Subject: Re: [PATCH 5/5] kvm: optimize GFN to memslot lookup with large slots amount

On 02/12/2014 18:33, Radim Krčmář wrote:
>> > + while (start < end) {
>> > + slot = start + (end - start) / 2;
>> > +
>> > + if (gfn >= memslots[slot].base_gfn)
> (Even thought division is costly, I think that checking here if 'slot'
> is the one we want wouldn't help very much.)
>

Division by an unsigned is just a right shift. Division by signed
integer is a right shift + conditional move.
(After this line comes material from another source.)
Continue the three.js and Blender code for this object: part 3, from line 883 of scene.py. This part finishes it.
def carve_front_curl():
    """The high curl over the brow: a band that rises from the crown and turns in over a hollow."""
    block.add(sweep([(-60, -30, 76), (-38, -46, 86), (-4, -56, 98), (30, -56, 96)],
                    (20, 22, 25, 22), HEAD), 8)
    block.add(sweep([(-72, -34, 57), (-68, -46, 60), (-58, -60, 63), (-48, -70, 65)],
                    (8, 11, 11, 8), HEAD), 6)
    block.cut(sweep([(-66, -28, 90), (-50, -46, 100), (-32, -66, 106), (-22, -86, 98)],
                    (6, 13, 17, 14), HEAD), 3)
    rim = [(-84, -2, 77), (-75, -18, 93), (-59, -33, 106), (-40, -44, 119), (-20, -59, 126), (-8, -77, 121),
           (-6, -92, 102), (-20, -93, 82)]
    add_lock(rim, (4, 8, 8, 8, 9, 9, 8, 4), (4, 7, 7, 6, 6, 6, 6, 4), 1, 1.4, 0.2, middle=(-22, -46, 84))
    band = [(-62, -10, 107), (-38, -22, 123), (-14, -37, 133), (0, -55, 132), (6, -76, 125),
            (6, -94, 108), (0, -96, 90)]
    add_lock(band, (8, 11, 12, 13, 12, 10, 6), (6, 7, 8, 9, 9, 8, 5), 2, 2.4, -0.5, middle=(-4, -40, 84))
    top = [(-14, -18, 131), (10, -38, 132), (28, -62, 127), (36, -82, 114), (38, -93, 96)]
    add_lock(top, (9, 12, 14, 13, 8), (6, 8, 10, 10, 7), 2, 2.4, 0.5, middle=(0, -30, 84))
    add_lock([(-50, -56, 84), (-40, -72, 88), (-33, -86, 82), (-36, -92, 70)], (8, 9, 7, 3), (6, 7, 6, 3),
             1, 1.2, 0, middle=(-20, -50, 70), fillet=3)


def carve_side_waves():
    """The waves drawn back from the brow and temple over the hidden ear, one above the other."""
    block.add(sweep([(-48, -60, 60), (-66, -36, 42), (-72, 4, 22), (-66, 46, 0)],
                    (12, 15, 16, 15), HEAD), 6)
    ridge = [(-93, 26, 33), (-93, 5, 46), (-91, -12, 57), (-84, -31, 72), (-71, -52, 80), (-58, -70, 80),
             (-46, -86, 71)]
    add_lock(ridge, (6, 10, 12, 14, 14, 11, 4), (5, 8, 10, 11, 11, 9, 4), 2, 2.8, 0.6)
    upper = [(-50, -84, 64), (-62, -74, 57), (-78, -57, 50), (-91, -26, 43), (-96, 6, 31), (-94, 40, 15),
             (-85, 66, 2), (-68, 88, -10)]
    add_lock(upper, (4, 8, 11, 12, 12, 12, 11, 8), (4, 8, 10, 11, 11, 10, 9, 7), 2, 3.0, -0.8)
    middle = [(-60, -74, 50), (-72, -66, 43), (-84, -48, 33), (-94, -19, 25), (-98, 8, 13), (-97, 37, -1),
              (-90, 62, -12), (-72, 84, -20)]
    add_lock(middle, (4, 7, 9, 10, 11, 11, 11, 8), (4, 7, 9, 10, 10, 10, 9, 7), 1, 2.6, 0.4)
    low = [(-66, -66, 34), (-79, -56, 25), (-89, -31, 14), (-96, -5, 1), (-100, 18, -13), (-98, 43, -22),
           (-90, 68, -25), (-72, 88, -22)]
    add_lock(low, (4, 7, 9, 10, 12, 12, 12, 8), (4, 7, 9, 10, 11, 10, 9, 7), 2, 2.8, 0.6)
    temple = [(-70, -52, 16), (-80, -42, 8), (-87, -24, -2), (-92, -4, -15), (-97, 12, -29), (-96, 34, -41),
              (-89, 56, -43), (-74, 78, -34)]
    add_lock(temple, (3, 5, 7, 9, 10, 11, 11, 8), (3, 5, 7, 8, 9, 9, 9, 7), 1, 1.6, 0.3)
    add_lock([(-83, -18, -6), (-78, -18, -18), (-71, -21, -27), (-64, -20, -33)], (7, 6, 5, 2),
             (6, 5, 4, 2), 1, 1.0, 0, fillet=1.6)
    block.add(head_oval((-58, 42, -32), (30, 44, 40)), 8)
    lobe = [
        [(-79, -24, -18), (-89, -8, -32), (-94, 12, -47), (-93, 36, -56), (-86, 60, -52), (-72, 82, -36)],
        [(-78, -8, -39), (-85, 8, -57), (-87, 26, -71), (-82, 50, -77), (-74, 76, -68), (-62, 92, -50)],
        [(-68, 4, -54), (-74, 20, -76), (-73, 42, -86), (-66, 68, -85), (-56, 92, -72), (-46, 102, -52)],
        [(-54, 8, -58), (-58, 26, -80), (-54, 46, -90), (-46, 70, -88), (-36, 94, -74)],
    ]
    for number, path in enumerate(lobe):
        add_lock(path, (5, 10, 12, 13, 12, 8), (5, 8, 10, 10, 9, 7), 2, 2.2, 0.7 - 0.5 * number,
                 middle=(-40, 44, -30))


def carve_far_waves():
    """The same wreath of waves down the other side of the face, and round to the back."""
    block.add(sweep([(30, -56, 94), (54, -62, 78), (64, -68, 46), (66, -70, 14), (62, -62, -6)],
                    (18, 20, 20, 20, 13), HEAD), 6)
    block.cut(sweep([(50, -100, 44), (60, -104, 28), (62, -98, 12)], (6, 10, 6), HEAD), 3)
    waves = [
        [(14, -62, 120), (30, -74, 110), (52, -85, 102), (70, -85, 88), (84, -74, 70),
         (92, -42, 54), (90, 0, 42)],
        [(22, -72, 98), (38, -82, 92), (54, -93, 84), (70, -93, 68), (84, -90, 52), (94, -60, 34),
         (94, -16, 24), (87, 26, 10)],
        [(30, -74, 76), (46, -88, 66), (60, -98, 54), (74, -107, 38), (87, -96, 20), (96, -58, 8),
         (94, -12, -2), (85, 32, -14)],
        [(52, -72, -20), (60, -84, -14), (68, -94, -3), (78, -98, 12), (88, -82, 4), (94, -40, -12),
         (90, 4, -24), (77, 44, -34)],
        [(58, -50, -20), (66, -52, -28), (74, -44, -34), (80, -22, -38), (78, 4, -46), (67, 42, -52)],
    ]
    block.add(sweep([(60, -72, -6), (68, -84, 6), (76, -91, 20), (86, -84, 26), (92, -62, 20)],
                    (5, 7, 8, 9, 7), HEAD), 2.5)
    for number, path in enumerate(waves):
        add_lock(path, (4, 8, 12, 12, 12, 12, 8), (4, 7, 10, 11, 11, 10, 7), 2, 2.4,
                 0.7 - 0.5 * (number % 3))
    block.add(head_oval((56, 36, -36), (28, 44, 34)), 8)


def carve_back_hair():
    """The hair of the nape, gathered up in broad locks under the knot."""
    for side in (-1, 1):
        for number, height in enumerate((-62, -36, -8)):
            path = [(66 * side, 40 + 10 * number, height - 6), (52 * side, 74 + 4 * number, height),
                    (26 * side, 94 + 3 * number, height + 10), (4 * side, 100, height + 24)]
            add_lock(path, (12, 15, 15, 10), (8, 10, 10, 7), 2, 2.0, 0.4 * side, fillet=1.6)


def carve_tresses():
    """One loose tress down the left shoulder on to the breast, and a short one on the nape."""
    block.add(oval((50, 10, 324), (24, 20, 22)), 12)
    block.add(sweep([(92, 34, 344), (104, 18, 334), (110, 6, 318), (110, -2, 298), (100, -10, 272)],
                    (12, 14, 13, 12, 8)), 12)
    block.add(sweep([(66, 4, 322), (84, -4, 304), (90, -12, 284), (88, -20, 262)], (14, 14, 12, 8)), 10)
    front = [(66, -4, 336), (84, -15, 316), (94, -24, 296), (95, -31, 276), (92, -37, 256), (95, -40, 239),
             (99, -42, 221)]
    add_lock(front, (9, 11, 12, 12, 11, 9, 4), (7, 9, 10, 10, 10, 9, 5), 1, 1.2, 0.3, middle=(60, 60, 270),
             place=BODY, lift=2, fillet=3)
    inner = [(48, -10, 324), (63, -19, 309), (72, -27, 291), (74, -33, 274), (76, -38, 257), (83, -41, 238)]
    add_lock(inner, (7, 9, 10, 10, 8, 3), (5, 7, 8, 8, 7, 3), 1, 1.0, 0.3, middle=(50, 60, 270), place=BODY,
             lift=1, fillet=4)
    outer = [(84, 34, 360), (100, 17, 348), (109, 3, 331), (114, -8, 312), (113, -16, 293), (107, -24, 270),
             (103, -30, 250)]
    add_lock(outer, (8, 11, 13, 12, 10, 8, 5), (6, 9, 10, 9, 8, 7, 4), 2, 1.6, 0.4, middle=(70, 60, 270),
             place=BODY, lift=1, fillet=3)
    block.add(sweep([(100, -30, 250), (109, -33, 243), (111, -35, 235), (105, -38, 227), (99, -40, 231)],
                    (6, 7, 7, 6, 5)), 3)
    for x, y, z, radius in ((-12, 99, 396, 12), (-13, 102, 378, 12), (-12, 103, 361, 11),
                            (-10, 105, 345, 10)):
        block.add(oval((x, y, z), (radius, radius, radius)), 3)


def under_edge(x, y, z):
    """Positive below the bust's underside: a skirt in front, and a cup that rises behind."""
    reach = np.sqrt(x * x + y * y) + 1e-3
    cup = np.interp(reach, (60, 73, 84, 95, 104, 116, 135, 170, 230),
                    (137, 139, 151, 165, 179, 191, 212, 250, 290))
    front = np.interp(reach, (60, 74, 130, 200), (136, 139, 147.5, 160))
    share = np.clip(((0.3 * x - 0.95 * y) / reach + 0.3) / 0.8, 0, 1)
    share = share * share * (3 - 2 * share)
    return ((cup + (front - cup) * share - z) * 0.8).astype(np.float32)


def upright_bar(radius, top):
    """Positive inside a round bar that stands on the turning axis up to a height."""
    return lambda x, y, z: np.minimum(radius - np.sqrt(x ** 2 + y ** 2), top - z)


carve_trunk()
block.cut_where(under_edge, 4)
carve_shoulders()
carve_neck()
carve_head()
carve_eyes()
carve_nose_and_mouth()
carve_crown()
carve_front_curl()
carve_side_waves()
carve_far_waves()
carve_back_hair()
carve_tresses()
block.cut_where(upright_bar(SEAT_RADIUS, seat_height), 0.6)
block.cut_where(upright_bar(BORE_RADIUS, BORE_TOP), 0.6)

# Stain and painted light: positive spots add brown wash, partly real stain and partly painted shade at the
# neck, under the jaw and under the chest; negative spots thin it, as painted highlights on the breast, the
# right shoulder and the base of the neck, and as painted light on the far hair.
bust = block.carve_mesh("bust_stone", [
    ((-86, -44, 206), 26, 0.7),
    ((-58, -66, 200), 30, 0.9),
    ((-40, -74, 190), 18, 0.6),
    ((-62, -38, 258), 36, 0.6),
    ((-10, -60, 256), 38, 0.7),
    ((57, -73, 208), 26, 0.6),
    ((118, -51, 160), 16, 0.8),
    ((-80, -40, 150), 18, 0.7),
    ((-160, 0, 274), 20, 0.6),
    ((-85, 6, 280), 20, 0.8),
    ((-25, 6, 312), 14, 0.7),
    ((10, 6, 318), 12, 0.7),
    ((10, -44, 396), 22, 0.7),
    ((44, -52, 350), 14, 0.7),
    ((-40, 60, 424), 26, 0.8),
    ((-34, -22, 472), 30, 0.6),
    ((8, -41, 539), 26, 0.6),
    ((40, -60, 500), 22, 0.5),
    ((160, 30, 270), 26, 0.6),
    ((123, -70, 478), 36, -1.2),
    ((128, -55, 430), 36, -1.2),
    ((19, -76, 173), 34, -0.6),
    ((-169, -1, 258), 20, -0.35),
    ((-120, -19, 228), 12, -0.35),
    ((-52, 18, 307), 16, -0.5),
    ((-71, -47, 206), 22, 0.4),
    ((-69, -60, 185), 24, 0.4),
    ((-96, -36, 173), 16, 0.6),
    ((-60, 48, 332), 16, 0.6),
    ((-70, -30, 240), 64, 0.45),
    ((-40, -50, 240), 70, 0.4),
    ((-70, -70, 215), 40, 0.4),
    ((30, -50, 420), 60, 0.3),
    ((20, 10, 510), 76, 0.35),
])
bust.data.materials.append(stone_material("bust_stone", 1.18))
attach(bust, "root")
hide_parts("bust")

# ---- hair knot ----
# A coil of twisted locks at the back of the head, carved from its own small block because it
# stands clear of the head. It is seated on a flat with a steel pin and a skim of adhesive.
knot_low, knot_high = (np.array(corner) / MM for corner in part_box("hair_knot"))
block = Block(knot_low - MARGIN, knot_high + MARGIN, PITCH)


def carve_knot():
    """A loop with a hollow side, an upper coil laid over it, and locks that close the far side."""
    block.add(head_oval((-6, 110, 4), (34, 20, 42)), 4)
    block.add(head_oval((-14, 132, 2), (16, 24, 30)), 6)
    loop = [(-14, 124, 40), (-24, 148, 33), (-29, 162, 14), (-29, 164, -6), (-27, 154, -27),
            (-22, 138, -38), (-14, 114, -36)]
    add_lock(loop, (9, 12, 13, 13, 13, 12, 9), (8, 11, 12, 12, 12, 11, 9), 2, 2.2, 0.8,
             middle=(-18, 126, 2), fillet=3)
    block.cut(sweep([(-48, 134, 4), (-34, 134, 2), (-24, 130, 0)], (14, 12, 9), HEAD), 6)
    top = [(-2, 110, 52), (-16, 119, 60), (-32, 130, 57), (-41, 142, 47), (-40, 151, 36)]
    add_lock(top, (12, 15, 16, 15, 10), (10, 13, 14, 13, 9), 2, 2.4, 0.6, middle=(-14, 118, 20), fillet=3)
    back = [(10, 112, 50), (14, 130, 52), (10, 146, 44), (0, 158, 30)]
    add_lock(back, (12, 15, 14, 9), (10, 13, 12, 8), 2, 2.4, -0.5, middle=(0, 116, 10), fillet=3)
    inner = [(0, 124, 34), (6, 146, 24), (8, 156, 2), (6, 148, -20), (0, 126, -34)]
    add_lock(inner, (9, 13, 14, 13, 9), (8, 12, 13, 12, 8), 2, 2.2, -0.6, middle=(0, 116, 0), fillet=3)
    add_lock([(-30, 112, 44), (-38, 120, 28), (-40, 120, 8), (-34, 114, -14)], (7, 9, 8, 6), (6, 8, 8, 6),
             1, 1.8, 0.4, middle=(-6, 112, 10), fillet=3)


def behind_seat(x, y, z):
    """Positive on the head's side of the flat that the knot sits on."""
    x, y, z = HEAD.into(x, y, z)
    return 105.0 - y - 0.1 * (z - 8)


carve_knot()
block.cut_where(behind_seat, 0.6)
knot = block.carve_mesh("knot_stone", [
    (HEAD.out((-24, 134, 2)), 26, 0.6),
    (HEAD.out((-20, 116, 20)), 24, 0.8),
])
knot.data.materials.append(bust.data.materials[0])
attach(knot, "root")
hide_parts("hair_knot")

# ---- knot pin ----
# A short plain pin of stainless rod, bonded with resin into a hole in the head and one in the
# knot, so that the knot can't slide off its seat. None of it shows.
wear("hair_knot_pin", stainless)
We can change / 2 to
explicit >> 1, or change start and end to unsigned, or both.

Paolo

2014-12-02 21:03:09

by Radim Krčmář

[permalink] [raw]

Subject: Re: [PATCH 5/5] kvm: optimize GFN to memslot lookup with large slots amount

2014-12-02 19:45+0100, Paolo Bonzini:
> On 02/12/2014 18:33, Radim Krčmář wrote:
> >> > + while (start < end) {
> >> > + slot = start + (end - start) / 2;
> >> > +
> >> > + if (gfn >= memslots[slot].base_gfn)
> > (Even thought division is costly, I think that checking here if 'slot'
> > is the one we want wouldn't help very much.)
> >
>
> Division by an unsigned is just a right shift. Division by signed
> integer is a right shift + conditional move. We can change / 2 to
> explicit >> 1, or change start and end to unsigned, or both.

My bad, no respectable optimizer would miss that.